The General Staff of Ukraine’s armed forces said in its morning update on Wednesday that Russia had launched five rocket attacks and up to 30 airstrikes at more than 40 settlements across the country, including in the Kharkiv, Dnipropetrovsk and Kherson regions.

“Violating the norms of International Humanitarian Law, the laws and customs of war, [Russia] continues to strike critical infrastructure and the homes of the civilian population,” the general staff said.

Ukraine’s southern air command said later its forces shot down a Russian Ka-52 attack helicopter in the Kherson region on Wednesday evening.

Separately, Ukrainian officials said Wednesday that a Russian missile strike on a gas station in Dnipro had killed two people, including a pregnant woman. Four others were wounded in the attack, the regional governor said in a social-media post that included images that appeared to show the charred remains of a gas station and a hatchback car.

Russia’s attacks on areas far from the front lines in eastern Ukraine come as the Kremlin’s forces are losing ground to a Ukrainian offensive that has reclaimed a swath of territory previously occupied by the Russian military.
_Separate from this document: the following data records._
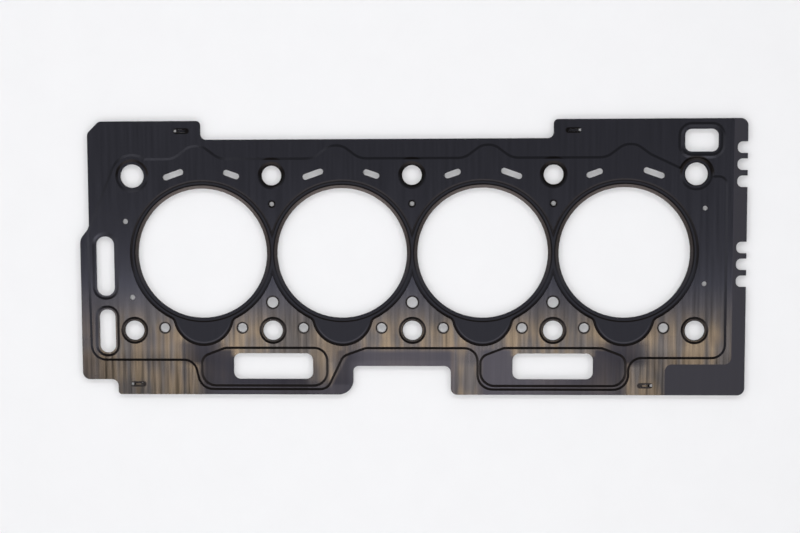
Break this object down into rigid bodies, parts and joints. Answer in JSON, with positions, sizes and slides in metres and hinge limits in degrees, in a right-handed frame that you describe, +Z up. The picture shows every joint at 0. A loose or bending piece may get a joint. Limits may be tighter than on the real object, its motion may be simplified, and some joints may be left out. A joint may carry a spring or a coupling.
{
  "type": "cylinder head gasket",
  "caption": "Flat coated steel gasket for an inline engine, with a row of bore openings, embossed sealing beads, bolt, dowel, coolant and oil openings, and a notched end",
  "frame": {"origin": "midway between the second and third bore on the bore line, in the plane that the gasket rests on", "axes": "+X along the row of bores toward the notched end, +Y across the engine toward the dowel holes, +Z up toward the cylinder head"},
  "size_m": [0.4029, 0.1666, 0.0012],
  "materials": {
    "rubber_coated_steel": "satin"
  },
  "bodies": {
    "root": {"gasket_sheets": "rubber_coated_steel"}
  },
  "joints": []
}
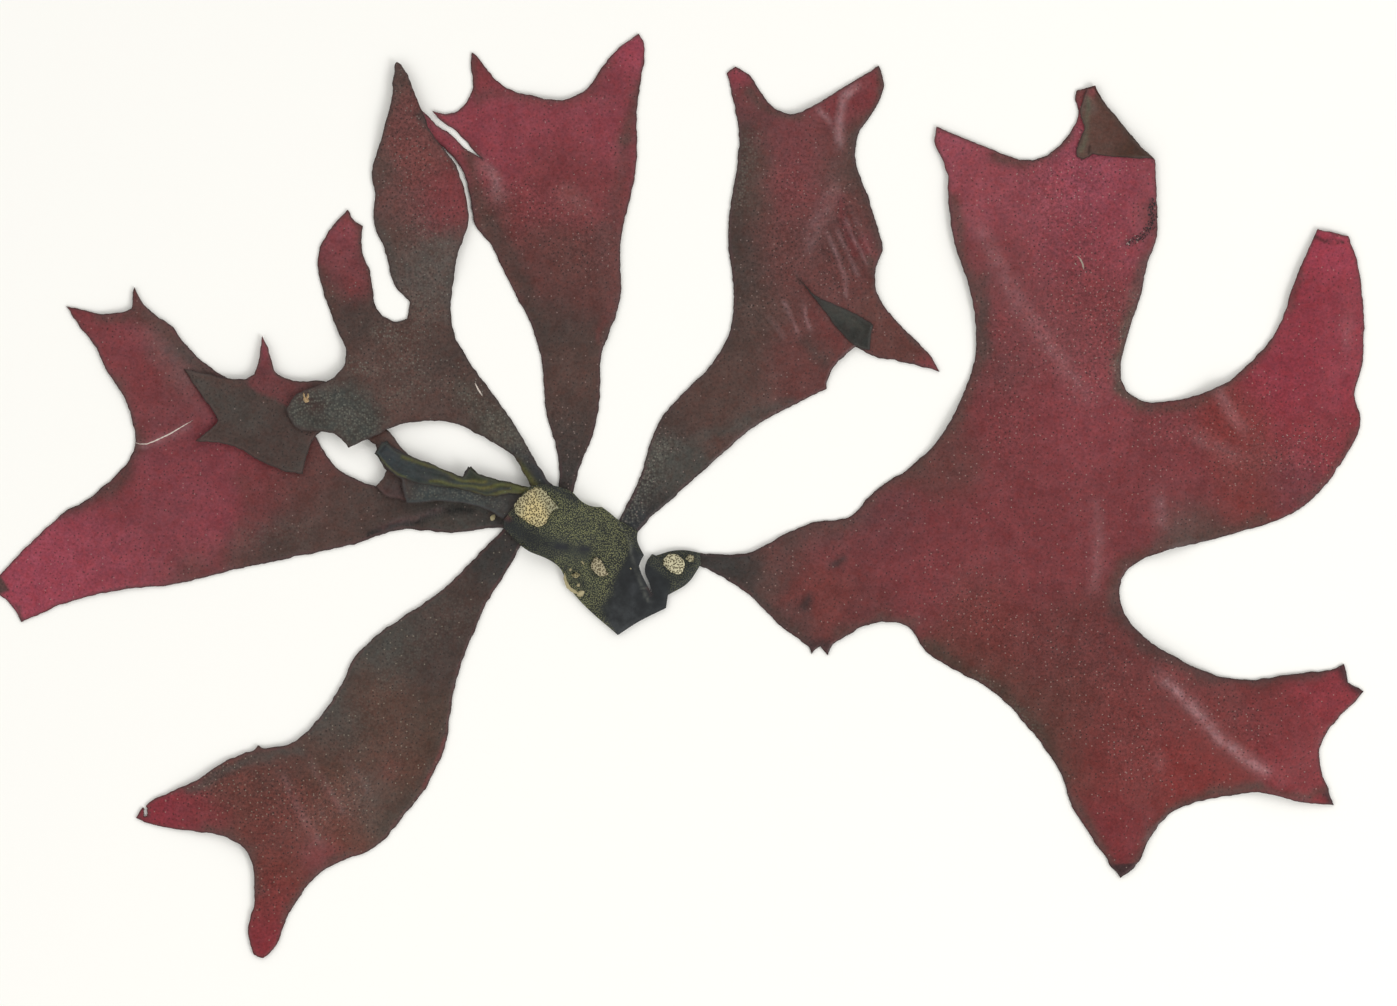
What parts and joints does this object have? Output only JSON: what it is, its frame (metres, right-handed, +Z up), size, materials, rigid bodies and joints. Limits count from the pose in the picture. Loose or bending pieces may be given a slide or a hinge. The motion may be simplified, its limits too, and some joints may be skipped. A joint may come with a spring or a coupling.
{
  "type": "pressed red seaweed",
  "caption": "Leafy red seaweed pressed and dried flat: broad forked crimson fronds spread from a dark holdfast blade with pale moss-animal crusts.",
  "frame": {"origin": "on the surface the plant lies on, under the middle of its outline", "axes": "+X towards the tips of the large right frond, +Y towards the tips of the upper fronds, +Z up from the surface"},
  "size_m": [0.2744, 0.1848, 0.0044],
  "materials": {
    "holdfast_blade": "semi-gloss, finely granular",
    "left_frond": "semi-gloss, pimpled",
    "horned_frond": "semi-gloss, pimpled",
    "green_frond": "semi-gloss",
    "upper_left_frond": "semi-gloss, granular",
    "upper_middle_frond": "semi-gloss, pimpled",
    "upper_right_frond": "semi-gloss, pimpled",
    "right_frond": "semi-gloss, pimpled",
    "lower_left_frond": "semi-gloss, pimpled",
    "moss_animal_crust": "matte, finely pored"
  },
  "bodies": {
    "root": {"base_blade": "holdfast_blade", "frond_left": "left_frond", "frond_horned": "horned_frond", "frond_green": "green_frond", "frond_upper_left": "upper_left_frond", "frond_upper_middle": "upper_middle_frond", "frond_upper_right": "upper_right_frond", "frond_right": "right_frond", "frond_lower_left": "lower_left_frond", "crust_holdfast": "moss_animal_crust", "crust_left_margin": "moss_animal_crust", "crust_middle": "moss_animal_crust", "crust_neck": "moss_animal_crust", "crust_right_stub": "moss_animal_crust"}
  },
  "joints": []
}
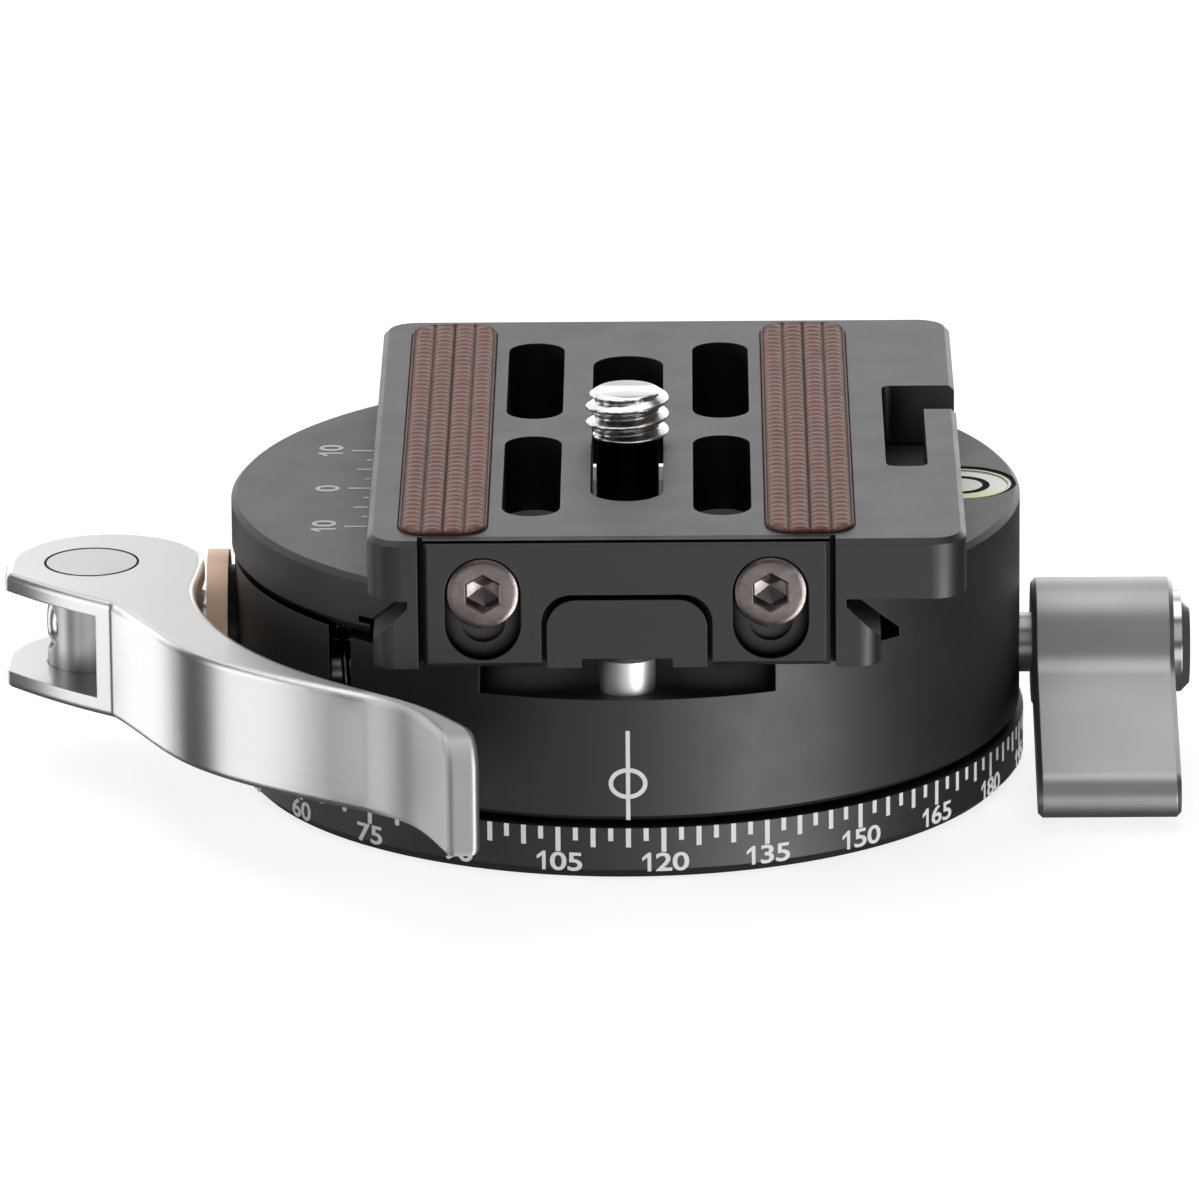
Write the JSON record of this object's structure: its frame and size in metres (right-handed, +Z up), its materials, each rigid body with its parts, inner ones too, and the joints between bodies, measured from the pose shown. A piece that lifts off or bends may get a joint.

Ukrainian forces are on the offensive in northeastern and southeastern Ukraine, where they have rolled back Russian advances in recent weeks. Russian forces have continued to go on the offensive in two other areas, around the towns of Avdiivka and Bakhmut, though with little success.

“The enemy is shelling the positions of our troops along the contact line, carrying out fortification equipment of positions in certain directions and conducting aerial reconnaissance,” the Ukrainian general staff said.

On Tuesday, the chief executive officer of Raytheon Technologies Corp. said the weapons maker had delivered mobile air-defense systems known as Nasams, which are capable of shooting down drones, missiles and airplanes. CEO Greg Hayes said in an interview with CNBC television that the two systems were being installed imminently.

The short- and medium-range Nasams could become part of a layered approach to air defense that Ukraine needs to defend itself against the complex threat of Russian drones, cruise missiles, ballistic missiles and jet fighters, Western officials say.

The Pentagon has said the U.S. is sending two Nasams to Ukraine within the next two months. Another six Nasams systems have been earmarked for Ukraine, but Pentagon and industry officials said it could take around 18 months or more to finish and deliver them.

Earlier in October, Germany delivered the first of four Iris-T medium-range missile systems.

Mark F. Cancian, a retired Marine colonel and senior adviser at the Center for Strategic and International Studies, a think tank in Washington, said the newly delivered American and German systems weren’t enough to cover Ukraine’s exposed infrastructure and cities throughout its territory, an area nearly the size of Texas.

“It’s symbolic more than it provides a real military capability,” he said of the new deliveries.

The U.S. and European countries deactivated much of their ground-based air defenses at the end of the Cold War, meaning that the West likely doesn’t have enough systems that it could feasibly deliver to Ukraine in the short term, said Mr. Cancian.

“The general problem is there just isn’t a whole lot of inventory to give away,” he said.

Separately, Ukraine’s Mr. Yermak said Wednesday that 10 Ukrainian servicemen as well as the body of U.S. Army veteran Joshua Jones, who had died while fighting for Ukraine as a volunteer, had been returned to Ukraine in a prisoner exchange with Russia. 

The U.S. State Department confirmed the remains of a U.S. citizen killed in the fighting in Ukraine had been identified and would soon be returned to the deceased’s family. In a statement, the department didn’t provide the name of the deceased American and reiterated its plea that U.S. citizens not travel to Ukraine.